Over the past 20 years, the movement in investment-grade credit spreads has had an 85% correlation with equity volatility as measured by the VIX; however, over the past six months, the correlation has dropped to only 40%. In an environment in which volatility stays elevated and the market reverts toward its historical correlation, the current gap between corporate credit spreads and volatility could condense.

The corporate bond market tried to end the week on a more positive tone Friday, but after widening most of the week, credit spreads were unable to recoup much of their losses.
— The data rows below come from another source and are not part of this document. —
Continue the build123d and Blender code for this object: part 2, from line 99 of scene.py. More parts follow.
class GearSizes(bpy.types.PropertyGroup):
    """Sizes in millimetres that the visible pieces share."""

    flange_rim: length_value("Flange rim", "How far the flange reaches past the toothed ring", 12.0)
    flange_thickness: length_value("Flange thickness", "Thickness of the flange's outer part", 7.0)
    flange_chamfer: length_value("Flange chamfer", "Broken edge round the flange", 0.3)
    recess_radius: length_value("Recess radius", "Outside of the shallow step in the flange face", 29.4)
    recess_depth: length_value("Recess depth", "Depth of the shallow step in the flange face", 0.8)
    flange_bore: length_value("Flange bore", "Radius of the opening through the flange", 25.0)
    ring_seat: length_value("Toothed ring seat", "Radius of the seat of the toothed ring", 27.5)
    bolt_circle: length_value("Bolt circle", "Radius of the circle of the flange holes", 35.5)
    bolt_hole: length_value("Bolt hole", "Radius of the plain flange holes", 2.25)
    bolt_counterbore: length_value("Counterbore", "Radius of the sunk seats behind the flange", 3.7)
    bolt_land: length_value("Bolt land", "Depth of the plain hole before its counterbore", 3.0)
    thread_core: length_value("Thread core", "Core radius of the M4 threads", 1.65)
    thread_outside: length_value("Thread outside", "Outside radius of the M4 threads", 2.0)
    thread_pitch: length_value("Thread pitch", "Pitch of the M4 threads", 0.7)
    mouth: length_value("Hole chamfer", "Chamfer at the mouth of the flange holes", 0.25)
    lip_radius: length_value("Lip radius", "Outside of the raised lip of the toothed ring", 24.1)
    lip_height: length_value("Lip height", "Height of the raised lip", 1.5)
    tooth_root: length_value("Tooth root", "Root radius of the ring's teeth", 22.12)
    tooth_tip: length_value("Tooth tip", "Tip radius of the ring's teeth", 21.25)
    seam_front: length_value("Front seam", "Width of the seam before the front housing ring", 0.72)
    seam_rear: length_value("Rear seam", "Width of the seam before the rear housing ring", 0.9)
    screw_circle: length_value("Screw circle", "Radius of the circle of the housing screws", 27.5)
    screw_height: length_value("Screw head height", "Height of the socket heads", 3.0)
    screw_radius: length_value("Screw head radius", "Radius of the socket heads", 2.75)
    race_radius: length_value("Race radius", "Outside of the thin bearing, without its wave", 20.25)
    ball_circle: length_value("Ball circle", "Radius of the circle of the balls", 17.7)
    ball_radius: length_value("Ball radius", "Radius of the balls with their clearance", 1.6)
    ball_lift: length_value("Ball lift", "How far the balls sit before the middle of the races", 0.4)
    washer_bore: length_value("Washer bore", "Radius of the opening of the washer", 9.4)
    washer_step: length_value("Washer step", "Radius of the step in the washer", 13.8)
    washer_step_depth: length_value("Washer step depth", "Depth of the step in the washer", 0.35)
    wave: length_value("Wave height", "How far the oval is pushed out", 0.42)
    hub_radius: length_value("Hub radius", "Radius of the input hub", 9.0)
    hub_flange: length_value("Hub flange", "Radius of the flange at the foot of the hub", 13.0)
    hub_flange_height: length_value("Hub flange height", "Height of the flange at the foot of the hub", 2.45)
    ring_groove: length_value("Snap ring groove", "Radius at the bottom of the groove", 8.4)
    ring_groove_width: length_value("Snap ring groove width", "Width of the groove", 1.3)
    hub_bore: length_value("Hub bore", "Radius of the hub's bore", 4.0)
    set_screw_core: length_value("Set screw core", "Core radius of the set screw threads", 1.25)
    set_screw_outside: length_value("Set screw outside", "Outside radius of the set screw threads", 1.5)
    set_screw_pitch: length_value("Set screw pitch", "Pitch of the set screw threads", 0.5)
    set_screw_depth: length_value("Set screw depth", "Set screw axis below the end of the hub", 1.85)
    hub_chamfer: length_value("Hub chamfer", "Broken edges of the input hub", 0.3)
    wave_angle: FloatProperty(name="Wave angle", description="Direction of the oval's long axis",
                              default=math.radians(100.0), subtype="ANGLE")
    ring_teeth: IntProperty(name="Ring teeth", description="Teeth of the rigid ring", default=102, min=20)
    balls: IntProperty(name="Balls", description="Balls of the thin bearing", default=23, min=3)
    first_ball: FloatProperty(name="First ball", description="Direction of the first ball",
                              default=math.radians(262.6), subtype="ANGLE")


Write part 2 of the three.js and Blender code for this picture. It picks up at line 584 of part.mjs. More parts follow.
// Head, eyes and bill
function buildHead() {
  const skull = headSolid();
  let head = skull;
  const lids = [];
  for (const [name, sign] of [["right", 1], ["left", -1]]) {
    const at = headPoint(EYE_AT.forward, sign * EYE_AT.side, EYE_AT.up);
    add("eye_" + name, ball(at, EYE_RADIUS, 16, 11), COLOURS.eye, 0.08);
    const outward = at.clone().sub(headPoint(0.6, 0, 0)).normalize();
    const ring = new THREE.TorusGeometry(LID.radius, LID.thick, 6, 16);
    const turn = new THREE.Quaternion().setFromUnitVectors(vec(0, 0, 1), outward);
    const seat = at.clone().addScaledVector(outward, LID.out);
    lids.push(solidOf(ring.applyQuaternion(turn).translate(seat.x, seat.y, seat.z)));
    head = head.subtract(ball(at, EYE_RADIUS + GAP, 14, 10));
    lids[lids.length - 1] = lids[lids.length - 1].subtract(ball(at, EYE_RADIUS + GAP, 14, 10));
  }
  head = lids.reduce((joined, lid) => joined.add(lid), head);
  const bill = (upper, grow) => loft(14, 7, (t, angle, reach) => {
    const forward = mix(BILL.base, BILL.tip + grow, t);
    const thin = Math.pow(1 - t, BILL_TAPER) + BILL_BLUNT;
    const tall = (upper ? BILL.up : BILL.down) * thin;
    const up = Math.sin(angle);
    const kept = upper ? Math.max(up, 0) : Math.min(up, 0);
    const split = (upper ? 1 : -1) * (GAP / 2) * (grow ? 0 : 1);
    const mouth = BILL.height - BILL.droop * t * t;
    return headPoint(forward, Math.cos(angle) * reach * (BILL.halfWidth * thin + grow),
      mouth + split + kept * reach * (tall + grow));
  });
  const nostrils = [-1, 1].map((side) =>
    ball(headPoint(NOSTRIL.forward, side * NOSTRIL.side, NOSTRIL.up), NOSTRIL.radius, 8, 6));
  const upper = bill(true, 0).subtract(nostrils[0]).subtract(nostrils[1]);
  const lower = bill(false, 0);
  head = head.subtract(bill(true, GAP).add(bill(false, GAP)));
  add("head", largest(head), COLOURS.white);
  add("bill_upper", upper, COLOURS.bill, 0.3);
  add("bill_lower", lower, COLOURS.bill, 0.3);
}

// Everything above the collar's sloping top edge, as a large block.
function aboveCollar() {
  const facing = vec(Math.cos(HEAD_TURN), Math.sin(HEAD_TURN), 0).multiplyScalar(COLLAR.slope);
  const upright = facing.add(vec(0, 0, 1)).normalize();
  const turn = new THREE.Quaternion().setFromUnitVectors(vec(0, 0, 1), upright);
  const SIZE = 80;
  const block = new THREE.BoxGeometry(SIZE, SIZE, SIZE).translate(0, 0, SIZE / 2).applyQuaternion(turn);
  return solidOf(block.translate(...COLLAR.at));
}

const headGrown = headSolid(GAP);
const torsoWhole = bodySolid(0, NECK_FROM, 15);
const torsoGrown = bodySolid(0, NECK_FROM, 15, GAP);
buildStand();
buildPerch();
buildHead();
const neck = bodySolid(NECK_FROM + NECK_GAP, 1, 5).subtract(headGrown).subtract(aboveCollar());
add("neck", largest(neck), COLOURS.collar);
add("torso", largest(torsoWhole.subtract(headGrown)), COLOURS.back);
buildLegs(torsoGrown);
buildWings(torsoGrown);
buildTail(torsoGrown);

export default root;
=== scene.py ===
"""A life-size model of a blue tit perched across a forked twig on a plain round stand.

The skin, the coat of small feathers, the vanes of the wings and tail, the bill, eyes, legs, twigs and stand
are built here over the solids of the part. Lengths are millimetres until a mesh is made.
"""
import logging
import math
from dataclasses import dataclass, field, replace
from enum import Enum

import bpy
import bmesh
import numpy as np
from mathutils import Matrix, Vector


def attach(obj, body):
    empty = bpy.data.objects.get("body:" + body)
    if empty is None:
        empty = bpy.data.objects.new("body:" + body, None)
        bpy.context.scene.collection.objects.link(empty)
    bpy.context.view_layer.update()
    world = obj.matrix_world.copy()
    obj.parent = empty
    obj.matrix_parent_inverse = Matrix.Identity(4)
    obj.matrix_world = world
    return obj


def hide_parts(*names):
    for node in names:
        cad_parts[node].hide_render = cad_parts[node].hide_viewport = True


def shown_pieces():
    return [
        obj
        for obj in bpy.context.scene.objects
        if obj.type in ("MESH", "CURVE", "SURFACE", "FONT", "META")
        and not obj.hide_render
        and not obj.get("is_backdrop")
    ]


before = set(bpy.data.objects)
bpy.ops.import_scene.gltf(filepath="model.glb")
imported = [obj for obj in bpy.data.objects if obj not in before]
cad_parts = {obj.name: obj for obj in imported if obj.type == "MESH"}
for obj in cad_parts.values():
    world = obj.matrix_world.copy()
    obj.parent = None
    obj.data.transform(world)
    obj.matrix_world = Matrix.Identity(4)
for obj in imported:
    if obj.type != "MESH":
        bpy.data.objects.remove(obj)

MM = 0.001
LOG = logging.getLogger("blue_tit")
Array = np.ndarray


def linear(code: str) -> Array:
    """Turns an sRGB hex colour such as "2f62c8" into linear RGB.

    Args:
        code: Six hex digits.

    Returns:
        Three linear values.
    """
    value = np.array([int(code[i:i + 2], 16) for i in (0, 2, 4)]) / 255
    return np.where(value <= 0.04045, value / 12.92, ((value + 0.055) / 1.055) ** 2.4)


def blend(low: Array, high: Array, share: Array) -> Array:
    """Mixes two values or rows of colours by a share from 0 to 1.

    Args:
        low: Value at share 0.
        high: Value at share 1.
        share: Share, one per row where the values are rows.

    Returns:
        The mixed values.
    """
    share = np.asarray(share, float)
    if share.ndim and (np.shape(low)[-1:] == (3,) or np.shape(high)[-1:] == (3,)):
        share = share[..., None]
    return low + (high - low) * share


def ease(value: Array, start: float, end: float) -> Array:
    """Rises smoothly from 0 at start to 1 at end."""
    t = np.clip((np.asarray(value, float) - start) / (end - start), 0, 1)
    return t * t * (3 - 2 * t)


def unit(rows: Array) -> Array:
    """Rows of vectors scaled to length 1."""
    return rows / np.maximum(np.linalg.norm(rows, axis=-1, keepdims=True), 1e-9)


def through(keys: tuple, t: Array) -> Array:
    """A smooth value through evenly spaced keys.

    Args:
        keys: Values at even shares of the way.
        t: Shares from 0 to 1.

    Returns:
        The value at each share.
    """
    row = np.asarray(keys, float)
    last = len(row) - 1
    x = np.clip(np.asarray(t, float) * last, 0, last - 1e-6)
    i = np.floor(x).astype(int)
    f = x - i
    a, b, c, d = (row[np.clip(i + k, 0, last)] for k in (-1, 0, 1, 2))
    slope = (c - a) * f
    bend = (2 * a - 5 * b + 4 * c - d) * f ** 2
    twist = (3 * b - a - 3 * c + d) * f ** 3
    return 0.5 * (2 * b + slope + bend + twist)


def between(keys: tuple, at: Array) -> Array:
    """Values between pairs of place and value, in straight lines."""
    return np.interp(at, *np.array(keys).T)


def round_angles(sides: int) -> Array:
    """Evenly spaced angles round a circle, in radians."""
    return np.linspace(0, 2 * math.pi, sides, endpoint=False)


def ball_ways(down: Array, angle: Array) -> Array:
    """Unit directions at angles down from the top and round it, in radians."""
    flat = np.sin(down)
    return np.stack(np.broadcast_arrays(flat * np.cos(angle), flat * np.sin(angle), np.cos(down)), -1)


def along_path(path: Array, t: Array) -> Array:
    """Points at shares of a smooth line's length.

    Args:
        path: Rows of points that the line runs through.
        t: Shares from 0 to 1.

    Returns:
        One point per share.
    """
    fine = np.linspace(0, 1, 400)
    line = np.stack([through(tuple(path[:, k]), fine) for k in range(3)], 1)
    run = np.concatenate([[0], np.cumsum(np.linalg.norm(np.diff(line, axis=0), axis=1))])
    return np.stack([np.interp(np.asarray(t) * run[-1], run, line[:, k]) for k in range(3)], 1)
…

On a week-over-week basis, in the investment-grade market, the average spread of the Morningstar Corporate Bond Index widened 5 basis points to +128. In the high-yield market, as measured by the ICE BofAML High Yield Master II Index, credit spreads widened 16 basis points to an average credit spread of +447.

In mid-2018, while the yield curve was on a multiyear flattening trend and looked like it was going to invert, we noted that it may not have as high a predictive power to indicate a near-term recession as it had in the past. Although the Federal Reserve made a modest attempt at tightening monetary policy with a few rate hikes in the United States, most global central banks have kept their monetary policy extremely loose for the past decade. For example, the European Central Bank lowered its short-term rate to a negative yield (unheard of before the global financial crisis), and its deposit rate remains at a yield of negative 0.40%. Both the Bank of Japan and Swiss National Bank are managing their monetary policy to bolster their respective economies. The Swiss 10-year bond is trading at a historical low of negative 1.10%, and the Japanese 10-year bond is trading at negative 0.23%, only a few basis points above its all-time most negative yield.

Although interest rates in the U.S. may appear low to U.S. investors, yields remain positive, which is attractive to global investors suffering with negative yields. Investors continued to bid up sovereign bond prices, which in many cases sent their bond yields further into negative territory. According to Bloomberg, over $15 trillion worth of bonds are currently trading at a negative yield. For example, in the middle of last week, the yields on German 5- and 10-year bonds dropped to negative 0.90% and negative 0.70%, their historically most negative yields. These bonds do not pay any interest (they are zero-coupon bonds), and at their current yields, they are priced at 104¾ and 107¼, respectively. Investors in these bonds have to pay an up-front premium, will receive no interest over the life of the bonds, and will only get par back when the bonds mature. The premiums paid today will evaporate to zero over time. What this means is that if investors buy these bonds today and hold them until maturity, they will lock in a 4.75% and 7.25% lifetime loss until the bonds mature. The only way for an investor to generate a positive return would be to sell the bonds to another investor who is willing to pay an even higher price and lock in an even greater loss. Between weakening economic growth in the European Union and the heightened potential for a no-deal Brexit, investors expect that the ECB will pursue even more extreme monetary policies later this year in an attempt to bolster EU economies.

High-Yield Fund Flows Turn Positive After Prior Week's Rout
Retail investors continued to pull money out of the high-yield asset class last week, but institutional investors dipped their toes back into the water after the prior week's rout. In total, there were $0.2 billion of net inflows into the high-yield asset class, consisting of $0.4 billion of withdrawals from open-end mutual funds, which were more than offset by $0.6 billion of net new unit creation across high-yield exchange-traded funds. Historically, open-end funds have been considered a proxy for retail investor demand, whereas ETFs have been considered more of an indicator of institutional fund flows.

Year-to-date inflows into the high-yield asset class total a solid $14.7 billion, consisting of $10.7 billion worth of net unit creation among high-yield ETFs and $4.0 billion of inflows across high-yield open-end mutual funds.